Still, there are plenty of people who we may not be seeing. Not merely taking them into our field of vision, but actually noticing and paying attention to.
In the Letter to the Romans, Paul has written 14 long chapters about the work of God, through Jesus Christ in the power of the Holy Spirit to save the world from the grips of sin and death, as well as the implications of God’s work for our work also. Finally, he is coming to the home stretch of his letter. Only two chapters to go. He takes a deep breath, indicated by the word “therefore” and tries to pull things together.
In Rome, there were lots of differences among peoples. There were various ways of dividing people up into categories. The tendency then, as now, was to gravitate toward people who were in the categories like you, to see mostly the people in your own orbit, and to distance yourself from “others.”
Paul is trying to convince them of another way of living and seeing, based on the love of God poured out for all people in the saving grace of Jesus. He is inviting them to what New Testament scholar Sarah Heaner Lancaster calls “The Wide Welcome” (Romans: A Theological Commentary on the Bible, Westminster John Knox Press, 2015, p. 248). Instead of drawing the circle small and tight, Paul throws open the gates wide and far. “As Christ has welcomed you,”
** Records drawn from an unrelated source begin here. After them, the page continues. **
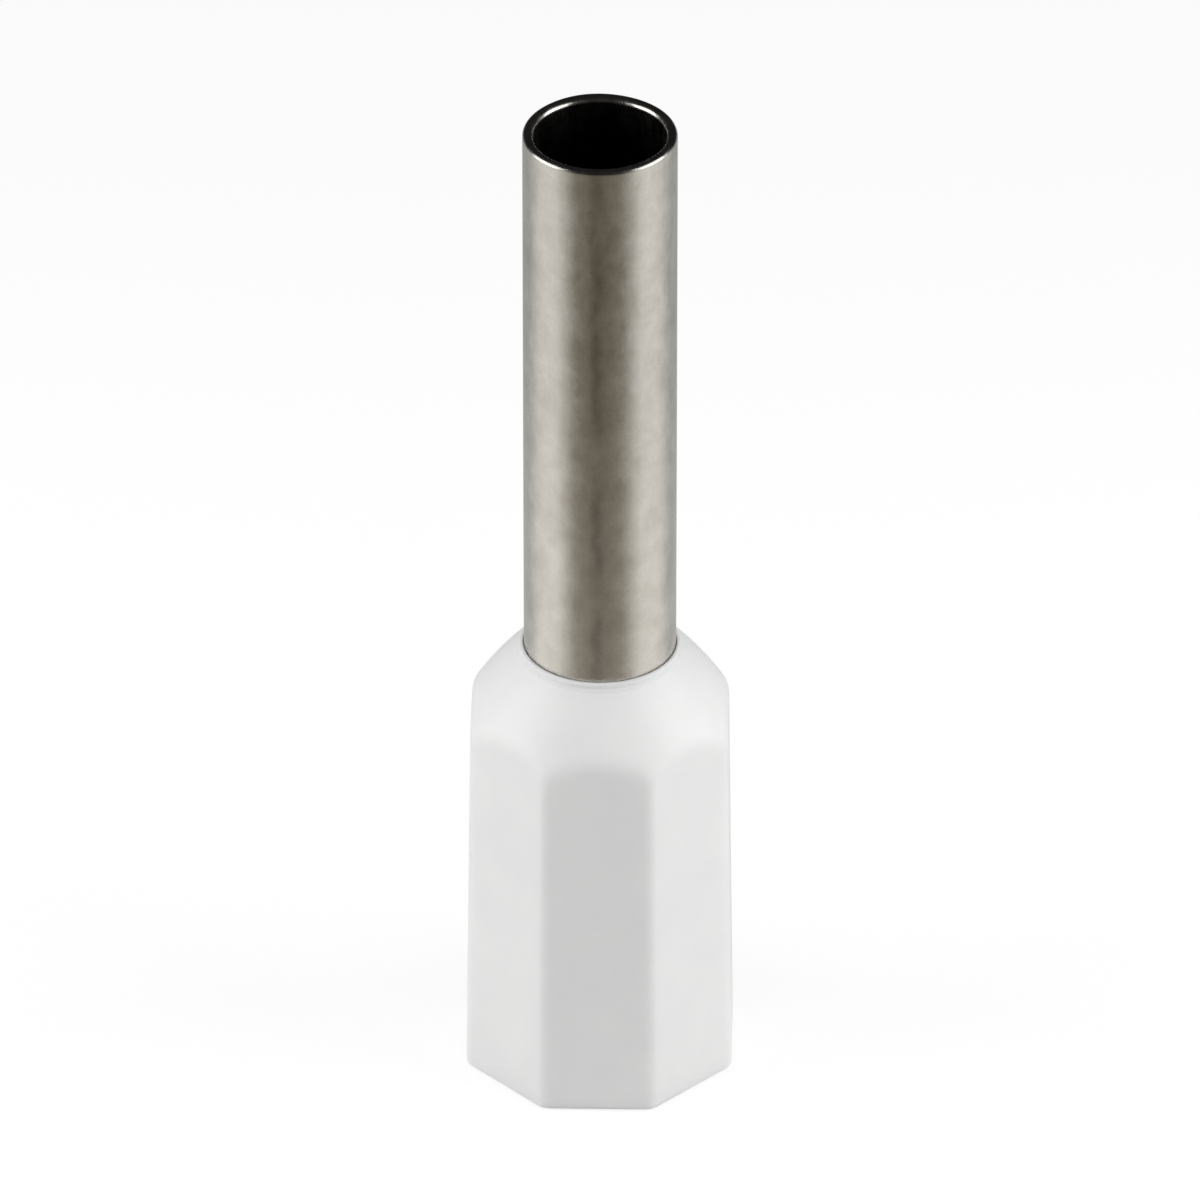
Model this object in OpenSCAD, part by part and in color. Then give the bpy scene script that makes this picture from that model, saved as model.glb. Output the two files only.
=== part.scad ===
// Insulated wire ferrule: a drawn, flared metal tube gripped by a moulded
// eight-sided collar. Millimetres.
// The origin is the centre of the collar's open end, which is also the face
// that the ferrule stands on. +Z runs along the axis to the tube's mouth, and
// one flat of the collar faces -Y.

/* [Tube] */
// Inside diameter of the tube, which takes the stripped strands
tube_bore = 1.7; // [1.3:0.05:2.0]
// Wall of the drawn tube
tube_wall = 0.15; // [0.1:0.01:0.2]
// Length of tube that stands clear of the collar
pin_length = 7.8; // [5:0.1:18]
// Radius on the inner and outer edge of the tube's mouth
rim_radius = 0.07; // [0.01:0.01:0.1]
// Angle of the flared inner end, measured from the axis
flare_angle = 30; // [20:1:45]
// Radius of the bend between the straight tube and its flare
flare_bend = 0.4; // [0.2:0.05:0.8]

/* [Collar] */
// Length of the collar
collar_length = 6.3; // [5:0.1:9]
// Inside diameter of the skirt, which takes the wire's insulation
wire_bore = 2.95; // [2.5:0.05:4]
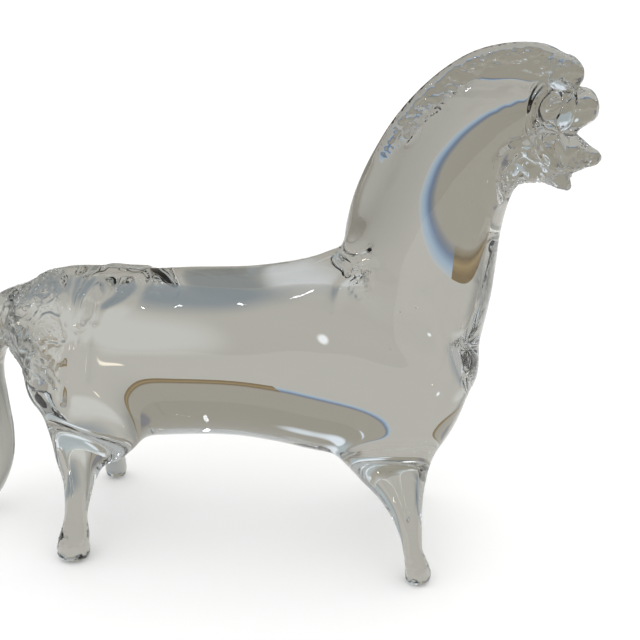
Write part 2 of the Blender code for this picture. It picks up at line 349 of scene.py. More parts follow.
def all_gathers():
    bm = bmesh.new()
    half = BARREL_WIDTH / 2
    gather(bm, "barrel", [
        (x, 0, widest, widest - belly, back - widest, share * half)
        for x, back, widest, belly, share in BARREL
    ], upright=True)
    half = NECK_WIDTH / 2
    gather(bm, "neck", [
        (x, 0, z, depth, CREST_SHARE * depth, share * half) for x, z, depth, share in NECK
    ], lean=NECK_LEAN, wedge=WEDGE, ease=NECK_EASE)
    half, half_thick = MANE_WIDTH / 2, MANE_THICKNESS / 2
    gather(bm, "mane", [
        (x, MANE_SHIFT, z, wide * half + MANE_ROOT, wide * half, thick * half_thick)
        for x, z, wide, thick in MANE
    ], power=RIBBON)
    half = TAIL_THICKNESS / 2
    gather(bm, "tail", [(x, 0, z, deep * half, wide * half) for x, z, deep, wide in TAIL])
    for name, drawing in (("muzzle", MUZZLE), ("cheek", CHEEK), ("jaw", JAW), ("beard", BEARD)):
        gather(bm, name, [(x, 0, z, deep, wide) for x, z, deep, wide in drawing])
    ears(bm)
    gather(bm, "leg", leg_stations(HIND_LEG, HIND_STANCE, -1, 0, 1))
    gather(bm, "leg", leg_stations(HIND_LEG, HIND_STANCE, 1, FAR_HIND_SHIFT, FAR_HIND_SLIM))
    gather(bm, "leg", leg_stations(FORE_LEG, FORE_STANCE, -1, 0, 1))
    gather(bm, "leg", leg_stations(FORE_LEG, FORE_STANCE, 1, FAR_FORE_SHIFT, 1))
    mesh = bpy.data.meshes.new("gathers")
    bm.to_mesh(mesh)
    bm.free()
    return mesh


gathers = all_gathers()
print("gathers:", len(gathers.polygons), "faces")

# %% [markdown]
# ## Fusing and fire polish
# Hot gathers melt into one skin, and reheating rounds every hollow between them. A voxel remesh fuses
# the overlapping tubes, and the Smooth modifier stands for the fire: it flows most on the thick body
# and hardly at all on the small head and feet. A second, shorter polish goes over the flanks of the
# neck alone. The grid has to be fine, because glass shows every facet as a bend in what lies behind.

# %% Fusing the gathers
VOXEL = 1.5
FLOW = 6.8  # how far the fire polish rounds a hollow between two gathers
NECK_FLOW = 3.2
SPLIT_FLOW = 0.9  # just enough to hide where the grid was split
# from no flow to full flow: height over the floor, and distance from the middle of the head
FEET_FLOW = (30, 62)
HEAD_FLOW = (18, 36)
# x from the tail inwards, distance from the line of the crest, and the least share that flows there
TAIL_FLOW, TAIL_LEAST = (-162, -142), 0.15
MANE_FLOW, MANE_LEAST = (8, 17), 0.20


def bake(obj):
    """Applies the modifiers of an object, as a menu command would."""
    bpy.context.view_layer.update()
    evaluated = obj.evaluated_get(bpy.context.evaluated_depsgraph_get())
    mesh = bpy.data.meshes.new_from_object(evaluated)
    obj.modifiers.clear()
    obj.data = mesh


def spots_of(obj):
    """The places of an object's corners, in drawing millimetres, as an array."""
    flat = np.empty(len(obj.data.vertices) * 3, np.float32)
    obj.data.vertices.foreach_get("co", flat)
    return flat.reshape(-1, 3).astype(float) / MM


def move_to(obj, spots):
    obj.data.vertices.foreach_set("co", (spots * MM).astype(np.float32).ravel())
    obj.data.update()


horse = bpy.data.objects.new("crystal_horse_skin", gathers)
bpy.context.scene.collection.objects.link(horse)
remesh = horse.modifiers.new("fuse", "REMESH")
remesh.mode = "VOXEL"
remesh.voxel_size = VOXEL * MM
bake(horse)
print("fused skin:", len(horse.data.polygons), "faces")


# %% Measuring from a drawn line
def from_line(spots, line):
    """How far each spot lies from a line drawn on the side view, and how far along the line."""
    gap = np.full(len(spots), np.inf)
    along = np.zeros(len(spots))
    run = 0.0
    for start, end in zip(line, line[1:]):
        start, step = np.array(start, float), np.subtract(end, start).astype(float)
        length = np.linalg.norm(step)
        offset = spots[:, [0, 2]] - start
        share = np.clip(offset @ step / length**2, 0, 1)
        here = np.linalg.norm(offset - share[:, None] * step, axis=1)
        nearer = here < gap
        gap[nearer] = here[nearer]
        along[nearer] = run + share[nearer] * length
        run += length
    return gap, along


# %% The fire polish
def smoothstep(low, high, value):
    t = np.clip((value - low) / (high - low), 0, 1)
    return t * t * (3 - 2 * t)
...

Paul says. The welcome of Christ has gone out to all who are created in God’s image, to every human being, in an act of God that erases all distinctions between us. Now, Paul wants us to see that what Jesus has done for all, we will do for one another. Welcome one another, not according to our definitions of a sufficient or even extravagant welcome. But welcome one another, as Christ has welcomed you.
As we enter into another season of election for our nation’s President, we are reminded afresh that the Church does not operate from the categories of political parties or social ranks or other groupings of identity. The Church operates from the perspective of Jesus, with a wide and loving welcome. In church, we expect people will have differences in many ways, including strong differences of political opinions. But in church, those opinions are not what counts, even during a time of heightened political rhetoric. In church, we know that Jesus brings together today, as in ancient Rome, people who come from lots of different places. May we see everyone as part of the same beloved community, as siblings in Christ’s all-encompassing love, above all. And may that be what holds us together through these stressful times. The world needs the church now as much as ever to be faithful to the story of Jesus, and to live it out in our life together.